Another major regional challenge is finding a committed and experienced management since 89% of the population in the UAE is expat-based, and the truly talented are with the large government entities and corporates, earning large and attractive packages. It is a challenge getting such individuals to part from such lucrative packages in order to join a smaller setup with the promise of a carrot over time. You overcome such obstacles by attracting personnel that share your vision and dream of becoming part of the growth of a company, while realizing the proceeds that come with it. So you build a comprehensive, complimentary team that shares the same values and strives toward the same vision. Offer them the right incentive scheme via equity, and ensure that all incentives are aligned.

Q) From an investment standpoint, what do you see as some of the up-and-coming industries in the region?

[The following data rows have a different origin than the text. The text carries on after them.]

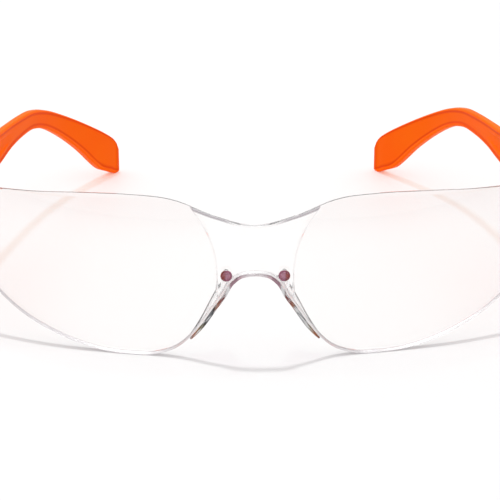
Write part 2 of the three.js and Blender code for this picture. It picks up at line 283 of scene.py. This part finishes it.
def lens_ring(side, foot):
    """One upright section through the lens, round its front, top, back and lower edge."""
    rows, r = 46, LENS_EDGE_ROUNDING
    low, high = lens_bottom(foot), 40
    for _ in range(30):  # the column leans, so its top is reached in small corrections
        high = lens_top(column_at(foot, high))
    front, back = [], []
    for i in range(rows + 1):
        z = low + r + (high - low - 2 * r) * i / rows
        x = side * column_at(foot, z)
        front.append(Vector((x, lens_front(x, z), z)))
        back.append(lens_back(x, z))
    through_low = (back[0] - front[0]).normalized()
    through_high = (back[-1] - front[-1]).normalized()
    up = Vector((0, 0, 1))
    ring = quarter_round(front[0], through_low, -up)[::-1] + front
    ring += quarter_round(front[-1], through_high, up)
    ring += quarter_round(back[-1], -through_high, up)[::-1] + back[::-1]
    ring += quarter_round(back[0], -through_low, -up)
    return [tuple(p) for p in ring]


def make_lens():
    close = 0.45  # columns stand closer together within this distance of the crease
    feet = [f for f in even_steps(LENS_HALF_SPAN, 110) if abs(f - CREASE_FOOT) > close]
    feet += [CREASE_FOOT + d for d in (-0.2, 0, 0.08, 0.16, 0.24, 0.32, close)]
    feet.sort()
    columns = [(-1, f) for f in reversed(feet[1:])] + [(1, f) for f in feet]
    lens = loft("lens", [lens_ring(side, foot) for side, foot in columns])
    low, high = LUG_HEIGHTS
    lug = [(71.2, 25), (75, 28.6), (76.35, 33.2), (HINGE_X, HINGE_DEPTH), (71.2, 33.6)]
    for side in (-1, 1):
        pin = (side * HINGE_X, HINGE_DEPTH, 0)
        combine(lens, slab("lug", [(side * x, y) for x, y in lug], low, high), "UNION")
        combine(lens, barrel("knuckle", pin, low, high), "UNION")
        bore(lens, pin, PIN_HOLE_RADIUS, low - 1, high + 1)
        bore(lens, (side * STUD_PLACE[0], 0, STUD_PLACE[1]), STUD_HOLE_RADIUS, -3, 8, axis="Y")
    return lens


def mark(obj, name, amount_at):
    """Stores a number from 0 to 1 on every point, for the material to read."""
    layer = obj.data.attributes.new(name, "FLOAT", "POINT")
    for i, v in enumerate(obj.data.vertices):
        x, y, z = v.co / MM
        layer.data[i].value = amount_at(x, y - lens_face_y, z)


def new_material(name):
    material = bpy.data.materials.new(name)
    material.use_nodes = True
    nodes, links = material.node_tree.nodes, material.node_tree.links
    return material, nodes, links, nodes["Principled BSDF"]


def blend_colour(nodes, links, amount, base, top):
    """Colour that goes from base to top as the amount goes from 0 to 1."""
    mix = nodes.new("ShaderNodeMix")
    mix.data_type = "RGBA"
    links.new(amount, mix.inputs["Factor"])
    for colour, socket in ((base, mix.inputs["A"]), (top, mix.inputs["B"])):
        if isinstance(colour, tuple):
            socket.default_value = (*colour, 1)
        else:
            links.new(colour, socket)
    return mix.outputs["Result"]


def work_out(nodes, links, operation, *terms):
    """Result of one sum on sockets and plain numbers."""
    total = nodes.new("ShaderNodeMath")
    total.operation = operation
    for term, socket in zip(terms, total.inputs):
        if isinstance(term, (int, float)):
            socket.default_value = term
        else:
            links.new(term, socket)
    return total.outputs["Value"]


def stretch(nodes, links, value, between, on_to=(0, 1)):
    """Stretches one range of a value on to another, and holds the value inside it."""
    span = nodes.new("ShaderNodeMapRange")
    for name, number in zip(("From Min", "From Max", "To Min", "To Max"), (*between, *on_to)):
        span.inputs[name].default_value = number
    links.new(value, span.inputs["Value"])
    return span.outputs["Result"]


def speckle(nodes, links, scale, detail):
    """Random variation from place to place in the material."""
    place = nodes.new("ShaderNodeTexCoord")
    noise = nodes.new("ShaderNodeTexNoise")
    noise.inputs["Scale"].default_value = scale
    noise.inputs["Detail"].default_value = detail
    links.new(place.outputs["Object"], noise.inputs["Vector"])
    return noise.outputs["Fac"]


def read_mark(nodes, name):
    reader = nodes.new("ShaderNodeAttribute")
    reader.attribute_name = name
    return reader.outputs["Fac"]


def let_light_through(material, passed, *rays):
    """Lets one or two kinds of light ray fall straight through a plastic, in the colour passed."""
    nodes, links = material.node_tree.nodes, material.node_tree.links
    path = nodes.new("ShaderNodeLightPath")
    kinds = [path.outputs[ray] for ray in rays] + [0]
    passing = nodes.new("ShaderNodeBsdfTransparent")
    if isinstance(passed, tuple):
        passing.inputs["Color"].default_value = (*passed, 1)
    else:
        links.new(passed, passing.inputs["Color"])
    mix = nodes.new("ShaderNodeMixShader")
    links.new(work_out(nodes, links, "MAXIMUM", *kinds[:2]), mix.inputs["Fac"])
    links.new(nodes["Principled BSDF"].outputs["BSDF"], mix.inputs[1])
    links.new(passing.outputs["BSDF"], mix.inputs[2])
    links.new(mix.outputs["Shader"], nodes["Material Output"].inputs["Surface"])


BARE_TONE = (0.995, 0.995, 0.99)
# The tinted tone is the lens's faint pink cast with painted reflection in it, heaviest towards the top
# and ends.
TINT_AND_REFLECTION_TONE = (0.93, 0.89, 0.885)
# Painted shade and light on the frosted edges: the darker tone paints the dark lines along the lens's
# edges and creases, and the lighter one paints the lit middle of the brow and the nose cut-out.
SHADED_EDGE_TONE = (0.34, 0.3, 0.33)
LIT_EDGE_TONE = (0.7, 0.67, 0.68)
FACE_SHADOW = (0.98, 0.974, 0.976)
EDGE_SHADOW = (0.34, 0.32, 0.33)

clear_polycarbonate, nodes, links, plastic = new_material("clear_polycarbonate")
frosting_and_shade = read_mark(nodes, "frosting_and_shade")
# Painted reflection: the tint deepens towards the top and the ends of each lobe.
lens_tint_and_reflection = blend_colour(nodes, links, read_mark(nodes, "tint_and_reflection"), BARE_TONE, TINT_AND_REFLECTION_TONE)
# The frosted edges take painted shade, and are lighter where the edge is painted lit.
frosted_edge_shade = blend_colour(nodes, links, read_mark(nodes, "lit_edge"), SHADED_EDGE_TONE, LIT_EDGE_TONE)
tone = blend_colour(nodes, links, frosting_and_shade, lens_tint_and_reflection, frosted_edge_shade)
links.new(tone, plastic.inputs["Base Color"])
clearness = work_out(nodes, links, "MULTIPLY_ADD", frosting_and_shade, -0.85, 1)
links.new(clearness, plastic.inputs["Transmission Weight"])
plastic.inputs["IOR"].default_value = 1.58
wipe_marks = stretch(nodes, links, speckle(nodes, links, 90, 4), (0.55, 0.8), (0, 0.05))
matte = work_out(nodes, links, "MULTIPLY_ADD", frosting_and_shade, 0.45, wipe_marks)
links.new(matte, plastic.inputs["Roughness"])
shadow_tone = blend_colour(nodes, links, read_mark(nodes, "lower_edge"), FACE_SHADOW, EDGE_SHADOW)
let_light_through(clear_polycarbonate, shadow_tone, "Is Shadow Ray", "Is Diffuse Ray")


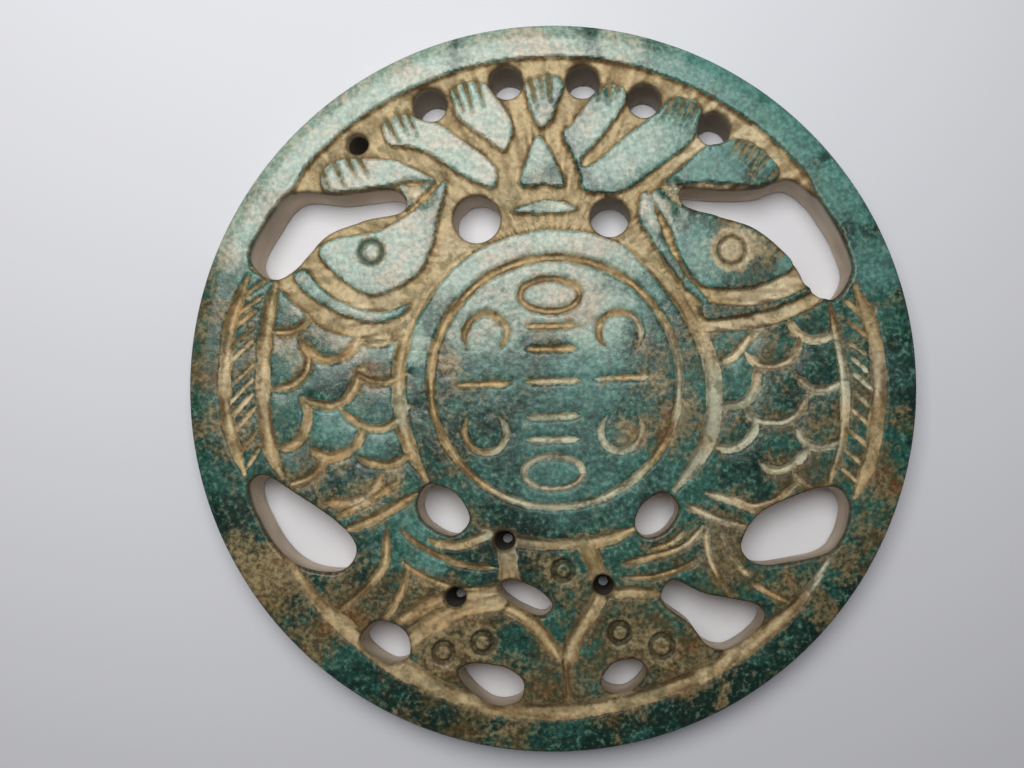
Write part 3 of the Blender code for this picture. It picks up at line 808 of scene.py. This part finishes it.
def back_points(loops):
    """Points over the back, with a strip along each loop."""
    margin = 2 * BACK_STRIP
    points, _, _ = lattice(BACK_PITCH, RADIUS - margin)
    strips = [shifted(loops[0], -BACK_STRIP)] + [shifted(loop, BACK_STRIP) for loop in loops[1:]]
    return np.concatenate([*(strip[::2] for strip in strips), points[clear_of(points, loops[1:], margin)]])


def back_height(points, loops):
    """The underside: flat, with a few shallow saw marks that leave it lying on its high places."""
    marks = step(0.25, 0.8, noise(points @ np.array([[0.12, 1.0], [0.02, -0.15]]), 1.1, 29))
    to_edge = np.minimum(edge_distance(points, loops[1:], 1.0), RADIUS - np.linalg.norm(points, axis=1))
    return SAW_MARK_DEPTH * marks * step(0.5, 1.0, to_edge)


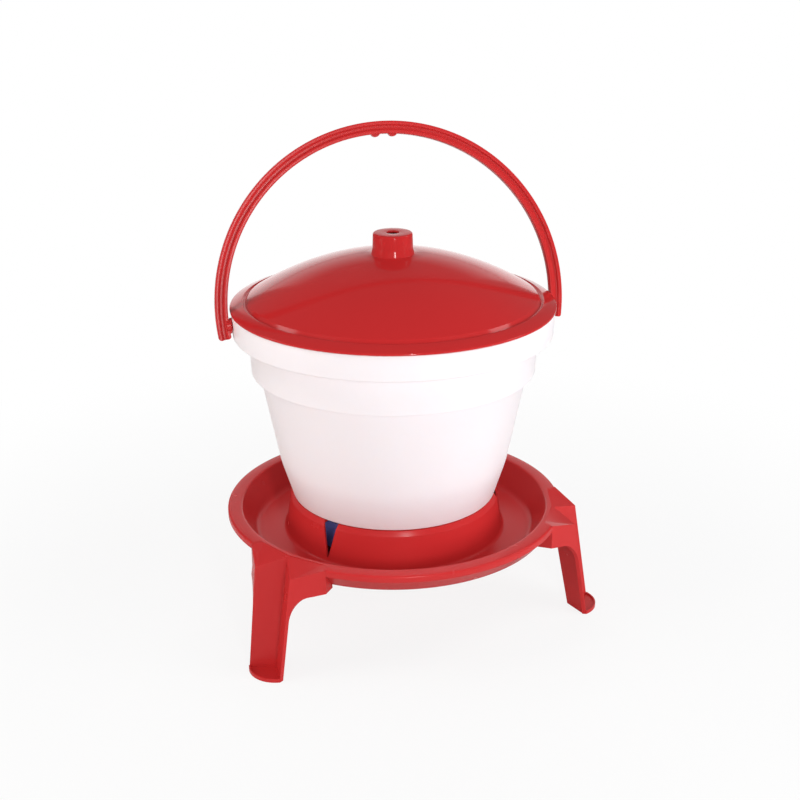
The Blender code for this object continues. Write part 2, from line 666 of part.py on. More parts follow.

Construction is coming back now that recovery from the financial crisis has taken hold. Dubai has specifically seen rapid growth in the past months after being selected to host the World Expo trade convention in 2020. The building of new exposition centers and improvements to the underlying infrastructure is well underway, from new cities to a railway system that spans the country. Defensive sectors will always remain attractive, such as healthcare and education, with the strong population growth in the country. Those industries are nothing new, however. They are simply making a comeback since the crisis.

A new and interesting industry that is making a strong entrance is e-commerce. Years ago, regional alternatives to sites like Amazon, eBay, Cars.com and craigslist didn’t exist in the region. More recently however, sites like Souq, Dubizzle, and Namashi.com have taken off and even received attention from sophisticated debt and equity investors in the U.S. and Europe. They are attracting a lot of investors from the region as well as San Francisco. Internet penetration in the country is close to 90%, with similar levels in larger neighboring economies, such as Saudi Arabia. In my opinion, there is a huge potential for e-commerce and the underlying e-services over the next few years, and you want to make sure you get in on it early.

Q) What do you know now that you wish you had learned earlier in your career?

If attending business school, ideally you go into it knowing what you want to do or at least having it narrowed down to a few things that have piqued your interest. You would then leverage your business school experience and network to pursue one or more of those things. When I first started at Fuqua, I knew I wanted to pursue a career in finance, but spent too much time going through all of my options, to a point where I’d often find myself flustered and intimidated. Fortunately, I landed my internship early on and later received a full-time offer. To play devil’s advocate however, business school also opens a lot of doors. Therefore one shouldn’t be too married to one sector or job, and one should let his or her interest be the guide.

Q) What advice would you give to someone who aspires to work in the Middle East?

The region can use an additional pool of talent. Most large international consulting, financial services, and blue chip corporations have a presence in the region. From the first moment you have a clear interest in the region, position yourself to pursue jobs here. Define your interests in the region. What is it that attracts you here? When you meet with recruiters show primary and genuine interest in the Middle East and don’t present it as a backup option. Make sure you visit and can draw from your experiences. Make sure to reach out to your network for insight and take up any leads they may present you with.

Additionally, try to gain professional experience in the Middle East, through an internship or a class offering. Gain an experience that builds your story and credibility, and that puts you ahead of the pack.